**DATA BLOCK:**
- - -

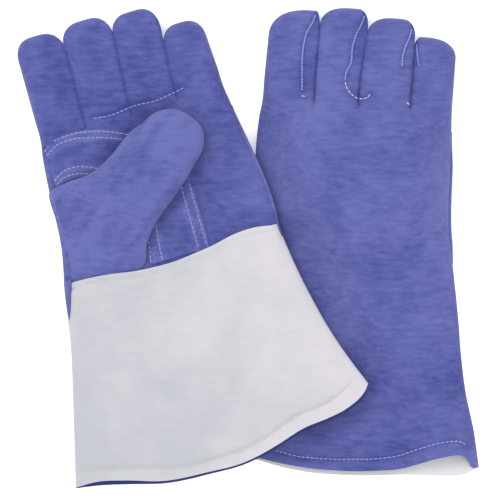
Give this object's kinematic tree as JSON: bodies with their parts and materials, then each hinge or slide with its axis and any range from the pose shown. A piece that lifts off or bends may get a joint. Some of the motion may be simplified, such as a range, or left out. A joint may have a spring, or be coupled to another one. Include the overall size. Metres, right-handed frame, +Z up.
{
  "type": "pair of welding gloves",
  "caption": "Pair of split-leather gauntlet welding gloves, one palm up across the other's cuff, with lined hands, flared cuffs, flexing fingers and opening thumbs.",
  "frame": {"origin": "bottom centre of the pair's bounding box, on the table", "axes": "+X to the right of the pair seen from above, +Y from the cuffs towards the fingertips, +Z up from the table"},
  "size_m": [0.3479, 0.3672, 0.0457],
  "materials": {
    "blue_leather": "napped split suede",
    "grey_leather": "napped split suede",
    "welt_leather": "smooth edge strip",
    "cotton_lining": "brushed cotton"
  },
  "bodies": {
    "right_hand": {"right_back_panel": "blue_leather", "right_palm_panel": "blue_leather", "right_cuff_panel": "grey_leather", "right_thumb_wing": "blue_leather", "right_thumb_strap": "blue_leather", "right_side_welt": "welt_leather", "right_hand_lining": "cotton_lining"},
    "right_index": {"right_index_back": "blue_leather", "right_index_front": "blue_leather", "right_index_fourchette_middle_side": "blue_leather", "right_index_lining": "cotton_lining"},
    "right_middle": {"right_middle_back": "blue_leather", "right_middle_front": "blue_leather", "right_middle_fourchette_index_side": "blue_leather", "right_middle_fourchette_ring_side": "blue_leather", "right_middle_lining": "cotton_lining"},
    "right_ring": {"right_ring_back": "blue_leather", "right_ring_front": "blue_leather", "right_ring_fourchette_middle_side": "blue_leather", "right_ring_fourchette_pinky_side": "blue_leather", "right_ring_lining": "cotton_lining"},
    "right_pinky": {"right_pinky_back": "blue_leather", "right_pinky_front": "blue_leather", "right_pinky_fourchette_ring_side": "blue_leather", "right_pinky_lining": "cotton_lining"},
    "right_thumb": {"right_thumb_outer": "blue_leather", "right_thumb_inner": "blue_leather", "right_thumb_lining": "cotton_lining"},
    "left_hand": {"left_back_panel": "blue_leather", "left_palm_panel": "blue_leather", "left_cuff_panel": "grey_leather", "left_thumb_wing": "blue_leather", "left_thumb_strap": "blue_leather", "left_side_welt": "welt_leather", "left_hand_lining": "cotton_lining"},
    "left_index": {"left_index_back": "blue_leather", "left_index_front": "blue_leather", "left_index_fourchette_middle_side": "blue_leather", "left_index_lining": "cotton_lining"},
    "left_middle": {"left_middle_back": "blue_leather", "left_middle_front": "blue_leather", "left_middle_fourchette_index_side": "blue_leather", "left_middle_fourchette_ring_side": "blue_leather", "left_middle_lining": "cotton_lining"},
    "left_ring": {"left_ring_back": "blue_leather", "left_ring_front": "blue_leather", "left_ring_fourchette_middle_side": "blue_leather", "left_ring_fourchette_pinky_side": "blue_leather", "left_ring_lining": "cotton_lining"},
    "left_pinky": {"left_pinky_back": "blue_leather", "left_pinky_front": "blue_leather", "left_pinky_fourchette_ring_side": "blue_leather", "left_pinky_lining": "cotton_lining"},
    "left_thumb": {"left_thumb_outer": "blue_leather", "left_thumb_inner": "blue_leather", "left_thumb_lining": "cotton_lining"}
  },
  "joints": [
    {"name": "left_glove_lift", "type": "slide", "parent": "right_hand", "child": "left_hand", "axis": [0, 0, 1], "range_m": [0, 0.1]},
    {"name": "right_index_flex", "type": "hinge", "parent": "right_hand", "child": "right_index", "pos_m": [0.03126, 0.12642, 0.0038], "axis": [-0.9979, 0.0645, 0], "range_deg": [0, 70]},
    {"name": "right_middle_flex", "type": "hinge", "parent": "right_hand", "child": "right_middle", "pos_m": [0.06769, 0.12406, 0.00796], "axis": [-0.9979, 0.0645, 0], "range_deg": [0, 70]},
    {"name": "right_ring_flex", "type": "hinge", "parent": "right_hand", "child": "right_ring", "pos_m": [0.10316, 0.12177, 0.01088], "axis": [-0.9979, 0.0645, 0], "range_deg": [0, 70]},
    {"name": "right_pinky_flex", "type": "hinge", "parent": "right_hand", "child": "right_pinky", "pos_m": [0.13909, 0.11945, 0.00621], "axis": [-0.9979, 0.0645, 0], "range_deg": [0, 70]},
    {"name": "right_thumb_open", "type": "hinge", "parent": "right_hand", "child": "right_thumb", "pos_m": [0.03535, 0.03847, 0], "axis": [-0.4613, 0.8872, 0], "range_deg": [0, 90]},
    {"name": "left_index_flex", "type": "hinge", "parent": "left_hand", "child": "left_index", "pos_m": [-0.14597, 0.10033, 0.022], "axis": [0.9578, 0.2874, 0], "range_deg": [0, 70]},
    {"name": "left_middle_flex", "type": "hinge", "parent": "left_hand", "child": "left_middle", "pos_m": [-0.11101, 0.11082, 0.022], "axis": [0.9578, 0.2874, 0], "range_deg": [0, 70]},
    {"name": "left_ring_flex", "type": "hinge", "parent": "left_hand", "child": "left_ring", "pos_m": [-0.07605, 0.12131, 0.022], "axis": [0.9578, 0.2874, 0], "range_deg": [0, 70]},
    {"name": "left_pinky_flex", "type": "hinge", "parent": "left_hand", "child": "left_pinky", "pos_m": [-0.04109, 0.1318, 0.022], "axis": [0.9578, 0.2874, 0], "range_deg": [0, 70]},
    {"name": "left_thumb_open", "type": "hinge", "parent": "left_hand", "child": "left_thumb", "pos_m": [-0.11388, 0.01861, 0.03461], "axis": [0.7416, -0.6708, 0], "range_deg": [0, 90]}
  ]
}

- - -

**TASK DIRECTIONS:** Reproduce all the data word for word.

**TASK ANSWER:**
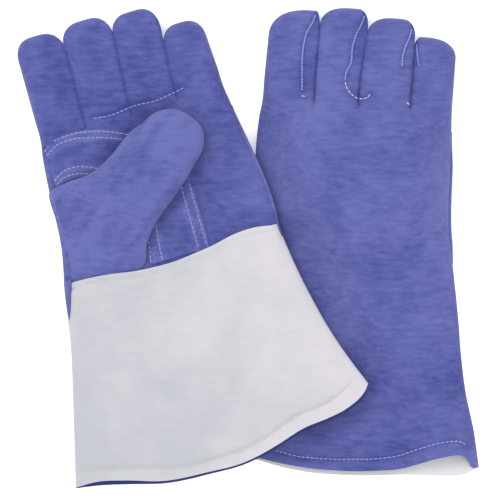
Give this object's kinematic tree as JSON: bodies with their parts and materials, then each hinge or slide with its axis and any range from the pose shown. A piece that lifts off or bends may get a joint. Some of the motion may be simplified, such as a range, or left out. A joint may have a spring, or be coupled to another one. Include the overall size. Metres, right-handed frame, +Z up.
{
  "type": "pair of welding gloves",
  "caption": "Pair of split-leather gauntlet welding gloves, one palm up across the other's cuff, with lined hands, flared cuffs, flexing fingers and opening thumbs.",
  "frame": {"origin": "bottom centre of the pair's bounding box, on the table", "axes": "+X to the right of the pair seen from above, +Y from the cuffs towards the fingertips, +Z up from the table"},
  "size_m": [0.3479, 0.3672, 0.0457],
  "materials": {
    "blue_leather": "napped split suede",
    "grey_leather": "napped split suede",
    "welt_leather": "smooth edge strip",
    "cotton_lining": "brushed cotton"
  },
  "bodies": {
    "right_hand": {"right_back_panel": "blue_leather", "right_palm_panel": "blue_leather", "right_cuff_panel": "grey_leather", "right_thumb_wing": "blue_leather", "right_thumb_strap": "blue_leather", "right_side_welt": "welt_leather", "right_hand_lining": "cotton_lining"},
    "right_index": {"right_index_back": "blue_leather", "right_index_front": "blue_leather", "right_index_fourchette_middle_side": "blue_leather", "right_index_lining": "cotton_lining"},
    "right_middle": {"right_middle_back": "blue_leather", "right_middle_front": "blue_leather", "right_middle_fourchette_index_side": "blue_leather", "right_middle_fourchette_ring_side": "blue_leather", "right_middle_lining": "cotton_lining"},
    "right_ring": {"right_ring_back": "blue_leather", "right_ring_front": "blue_leather", "right_ring_fourchette_middle_side": "blue_leather", "right_ring_fourchette_pinky_side": "blue_leather", "right_ring_lining": "cotton_lining"},
    "right_pinky": {"right_pinky_back": "blue_leather", "right_pinky_front": "blue_leather", "right_pinky_fourchette_ring_side": "blue_leather", "right_pinky_lining": "cotton_lining"},
    "right_thumb": {"right_thumb_outer": "blue_leather", "right_thumb_inner": "blue_leather", "right_thumb_lining": "cotton_lining"},
    "left_hand": {"left_back_panel": "blue_leather", "left_palm_panel": "blue_leather", "left_cuff_panel": "grey_leather", "left_thumb_wing": "blue_leather", "left_thumb_strap": "blue_leather", "left_side_welt": "welt_leather", "left_hand_lining": "cotton_lining"},
    "left_index": {"left_index_back": "blue_leather", "left_index_front": "blue_leather", "left_index_fourchette_middle_side": "blue_leather", "left_index_lining": "cotton_lining"},
    "left_middle": {"left_middle_back": "blue_leather", "left_middle_front": "blue_leather", "left_middle_fourchette_index_side": "blue_leather", "left_middle_fourchette_ring_side": "blue_leather", "left_middle_lining": "cotton_lining"},
    "left_ring": {"left_ring_back": "blue_leather", "left_ring_front": "blue_leather", "left_ring_fourchette_middle_side": "blue_leather", "left_ring_fourchette_pinky_side": "blue_leather", "left_ring_lining": "cotton_lining"},
    "left_pinky": {"left_pinky_back": "blue_leather", "left_pinky_front": "blue_leather", "left_pinky_fourchette_ring_side": "blue_leather", "left_pinky_lining": "cotton_lining"},
    "left_thumb": {"left_thumb_outer": "blue_leather", "left_thumb_inner": "blue_leather", "left_thumb_lining": "cotton_lining"}
  },
  "joints": [
    {"name": "left_glove_lift", "type": "slide", "parent": "right_hand", "child": "left_hand", "axis": [0, 0, 1], "range_m": [0, 0.1]},
    {"name": "right_index_flex", "type": "hinge", "parent": "right_hand", "child": "right_index", "pos_m": [0.03126, 0.12642, 0.0038], "axis": [-0.9979, 0.0645, 0], "range_deg": [0, 70]},
    {"name": "right_middle_flex", "type": "hinge", "parent": "right_hand", "child": "right_middle", "pos_m": [0.06769, 0.12406, 0.00796], "axis": [-0.9979, 0.0645, 0], "range_deg": [0, 70]},
    {"name": "right_ring_flex", "type": "hinge", "parent": "right_hand", "child": "right_ring", "pos_m": [0.10316, 0.12177, 0.01088], "axis": [-0.9979, 0.0645, 0], "range_deg": [0, 70]},
    {"name": "right_pinky_flex", "type": "hinge", "parent": "right_hand", "child": "right_pinky", "pos_m": [0.13909, 0.11945, 0.00621], "axis": [-0.9979, 0.0645, 0], "range_deg": [0, 70]},
    {"name": "right_thumb_open", "type": "hinge", "parent": "right_hand", "child": "right_thumb", "pos_m": [0.03535, 0.03847, 0], "axis": [-0.4613, 0.8872, 0], "range_deg": [0, 90]},
    {"name": "left_index_flex", "type": "hinge", "parent": "left_hand", "child": "left_index", "pos_m": [-0.14597, 0.10033, 0.022], "axis": [0.9578, 0.2874, 0], "range_deg": [0, 70]},
    {"name": "left_middle_flex", "type": "hinge", "parent": "left_hand", "child": "left_middle", "pos_m": [-0.11101, 0.11082, 0.022], "axis": [0.9578, 0.2874, 0], "range_deg": [0, 70]},
    {"name": "left_ring_flex", "type": "hinge", "parent": "left_hand", "child": "left_ring", "pos_m": [-0.07605, 0.12131, 0.022], "axis": [0.9578, 0.2874, 0], "range_deg": [0, 70]},
    {"name": "left_pinky_flex", "type": "hinge", "parent": "left_hand", "child": "left_pinky", "pos_m": [-0.04109, 0.1318, 0.022], "axis": [0.9578, 0.2874, 0], "range_deg": [0, 70]},
    {"name": "left_thumb_open", "type": "hinge", "parent": "left_hand", "child": "left_thumb", "pos_m": [-0.11388, 0.01861, 0.03461], "axis": [0.7416, -0.6708, 0], "range_deg": [0, 90]}
  ]
}